2008, als wir beispielsweise mit den Sozialtheoristen anfingen, war WordPress gerade soweit, benutzbar zu sein, man hatte die Technologie durchschaut, doch wozu man sie benutzen konnte, darum rankten sich überall noch Wille, Wünsche und Vorstellungen. Heute ist das Internet fast ausschließlich zum Sprungbrett der Möchtegerne verkümmert. Fast jedes Engagement, das auf es angewendet wird, ist ein durchschaubarer Exitversuch, hin zu Institutionen. Sei es als etablierte Medieneinrichtung mit Werbekunden und strammer Leserschaft, hin zu Partei und Parlament, hin auf die größere Bühne. Da verfängt sich viel Enttäuschung.

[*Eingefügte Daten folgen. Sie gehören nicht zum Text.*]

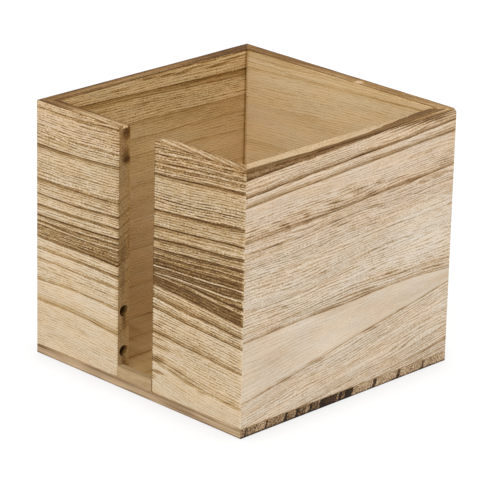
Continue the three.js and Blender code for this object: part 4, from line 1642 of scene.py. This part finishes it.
@dataclass
class Studio:
    """The pale floor, the soft lamps and the camera.

    Attributes:
        azimuth: The camera's direction round the box, in degrees from the front towards the right.
        elevation: Its height above the horizon, in degrees.
        roll: Its roll, in degrees.
        distance: Its distance from the plane through the box's origin.
        aside: How far it is shifted to its own right.
        above: How far it is shifted to its own top.
        lens: Its focal length on a 36 mm sensor.
    """

    azimuth: float = 44.70
    elevation: float = 20.395
    roll: float = 1.293
    distance: float = 1180.16
    aside: float = -0.396
    above: float = 44.285
    lens: float = 232.17

    SENSOR = 36
    FLOOR_REACH = 8000
    # White paper throws most of the light back onto the box, by the first albedo. Where the camera sees
    # it, it has the second, and glows: by the first glow in the deepest contact shadow, and by both
    # together clear of the box, so that the glow holds a painted contact shadow beside the real one on
    # the diffuse share. That keeps it as white from every side.
    ALBEDOS = (0.9, 0.22)
    GLOWS = (0.61, 0.22)
    PAINTED_SHADOW_REACH = 14  # how far the painted contact shadow reaches from the box
    PAINTED_SHADOW_LEAN = (-1.0, -1.0, 0.7)  # the lean of the occlusion that paints the contact shadow, so that it lies right and behind
    SKY = 0.8  # the even sky's strength
    KEY = 1.05  # the lamp's strength, in W/m2
    KEY_WIDTH = 35  # its width as the box sees it, in degrees
    KEY_FROM = (0.45, -0.62, 0.64)  # the direction that it stands in

    def camera(self) -> None:
        """Makes the camera: its axes from its azimuth and elevation, rolled, then shifted in its plane."""
        azimuth, elevation, roll = (math.radians(a) for a in (self.azimuth, self.elevation, self.roll))
        flat = math.cos(elevation)
        back = Vector((math.sin(azimuth) * flat, -math.cos(azimuth) * flat, math.sin(elevation)))
        level = Vector((math.cos(azimuth), math.sin(azimuth), 0))
        upright = back.cross(level)
        right = math.cos(roll) * level + math.sin(roll) * upright
        up = -math.sin(roll) * level + math.cos(roll) * upright
        data = bpy.data.cameras.new("camera")
        data.lens, data.sensor_width = self.lens, self.SENSOR
        camera = bpy.data.objects.new("camera", data)
        turned = Matrix((right, up, back)).transposed().to_4x4()
        turned.translation = (back * self.distance + right * self.aside + up * self.above) * MM
        camera.matrix_world = turned
        bpy.context.scene.collection.objects.link(camera)
        bpy.context.scene.camera = camera

    def paper(self) -> Material:
        """Makes the floor's material.

        A sweep of white paper is matt and has no edge in view. The eye sees an even white ground, and
        on it only the box's soft grey shadow, which is partly painted into the paper's glow.

        Returns:
            The material.
        """
        shader = Shader("white paper sweep")
        rays = shader.add("LightPath").outputs
        kinds = ("Is Camera Ray", "Is Glossy Ray", "Is Transmission Ray")
        looking = shader.total(*[(rays[kind], 1.0) for kind in kinds])
        seen = shader.add("Math", {0: looking, 1: 1.0}, operation="MINIMUM")
        unseen_albedo, seen_albedo = self.ALBEDOS
        albedo = shader.total((seen, seen_albedo - unseen_albedo), (1.0, unseen_albedo))
        leaning = Vector(self.PAINTED_SHADOW_LEAN).normalized()
        shade = {"Distance": self.PAINTED_SHADOW_REACH * MM, "Normal": leaning}
        # Painted shadow: occlusion near the box, leaning as set, dims the glow that the camera sees.
        painted_shadow_ao = shader.add("AmbientOcclusion", shade, samples=8).outputs["AO"]
        shadow_glow, open_glow = self.GLOWS
        glow_with_painted_shadow = shader.total((painted_shadow_ao, open_glow), (1.0, shadow_glow))
        diffuse = shader.add("BsdfDiffuse", {"Color": albedo})
        glow = {"Color": (1, 1, 1, 1), "Strength": shader.total((seen, glow_with_painted_shadow))}
        added = shader.add("AddShader", {0: diffuse, 1: shader.add("Emission", glow)})
        shader.add("OutputMaterial", {"Surface": added})
        return shader.material

    def floor(self) -> None:
        """Makes the floor, a wide plane."""
        mesh = bpy.data.meshes.new("floor")
        reach = self.FLOOR_REACH * MM
        corners = [(x * reach, y * reach, 0) for x, y in ((-1, -1), (1, -1), (1, 1), (-1, 1))]
        mesh.from_pydata(corners, [], [(0, 1, 2, 3)])
        floor = bpy.data.objects.new("floor", mesh)
        bpy.context.scene.collection.objects.link(floor)
        mesh.materials.append(self.paper())
        floor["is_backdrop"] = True

    def lamps(self) -> None:
        """Lights the box: an even pale sky, and a broad soft lamp from the right and above."""
        world = bpy.data.worlds.new("studio")
        world.use_nodes = True
        background = world.node_tree.nodes["Background"]
        background.inputs["Color"].default_value = (1, 1, 1, 1)
        background.inputs["Strength"].default_value = self.SKY
        bpy.context.scene.world = world
        data = bpy.data.lights.new("key", "SUN")
        data.energy = self.KEY
        data.angle = math.radians(self.KEY_WIDTH)
        lamp = bpy.data.objects.new("key", data)
        lamp.rotation_euler = Vector(self.KEY_FROM).to_track_quat("Z", "Y").to_euler()
        bpy.context.scene.collection.objects.link(lamp)

    def build(self) -> None:
        """Sets up everything round the box."""
        self.camera()
        self.floor()
        self.lamps()
        bpy.context.scene.view_settings.view_transform = "Standard"


def main() -> None:
    """Builds the box's looks in order."""
    logging.basicConfig(level=logging.INFO)
    Studio().build()
    walls = Walls()
    walls.measure()
    walls.build()
    Bottom().build()


if __name__ == "__main__":
    main()
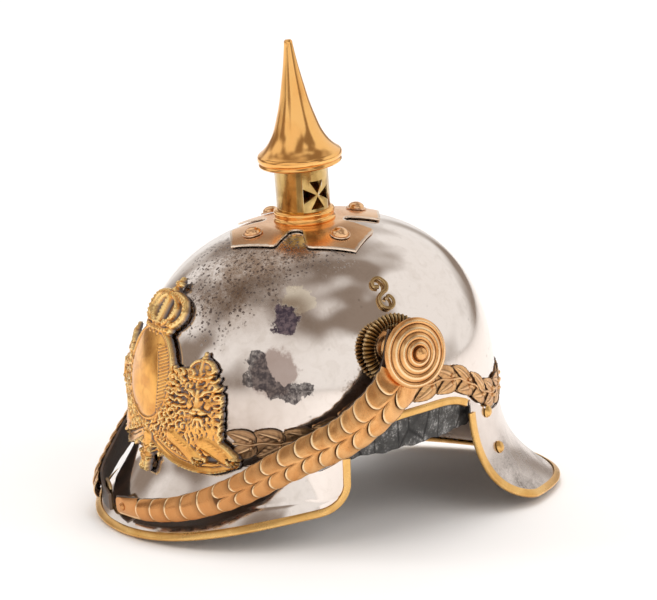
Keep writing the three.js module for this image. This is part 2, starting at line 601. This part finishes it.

Die ganzen Flüssigkeits- und Schwarmanalogien haben sich nur in einem Sinne bewahrheitet: Hass, Lustlosigkeit und Langeweile. Die wenigen Ecken, in denen konstruktiv, lebensfroh und lustig agiert wird, werden kaum noch beachtet. Sie werden einfach überspült. Mit persönlichem Erschrecken musste ich feststellen, dass nicht einmal Max Winde noch bei klarem Verstand ist. Er behauptet jetzt einfach: „Twitter war nie eine Witzemaschine.“
Diese fremde Einsicht zerstört sogar die Pointe dieses Textes. Denn mit einem Blick auf den Anfang, hätte ich dafür plädiert, von Twitter zu lernen, und zwar die einfache Wahrheit: Dass Limitierungen, als Herausforderungen, zu Anderem, Neuem, Besserem führen und sei es zu Beginn schlicht ein Maximum von 140 Zeichen das selbst Klugscheißer zur Witzigkeit zwingt. Aber nicht einmal das schein im Internet zu gelten.
Also schließt der Text statt mit einem hoffnungsvollem Witz, mit einer für wenige Hoffnungsvolle bitteren Wahrheit: Ohne Twitter, läge die Piratenpartei jetzt noch bei 10%.
(Bild: Rafe Blandford)
*0.003 Prozent ist natürlich kühn kalkuliert. Aber solange ich (per Rivva.de) nicht erleben, dass auch nur ein Blogtext mal mehr als 1000 Mal getwittert wird, ist die Angabe sogar noch hoch gegriffen.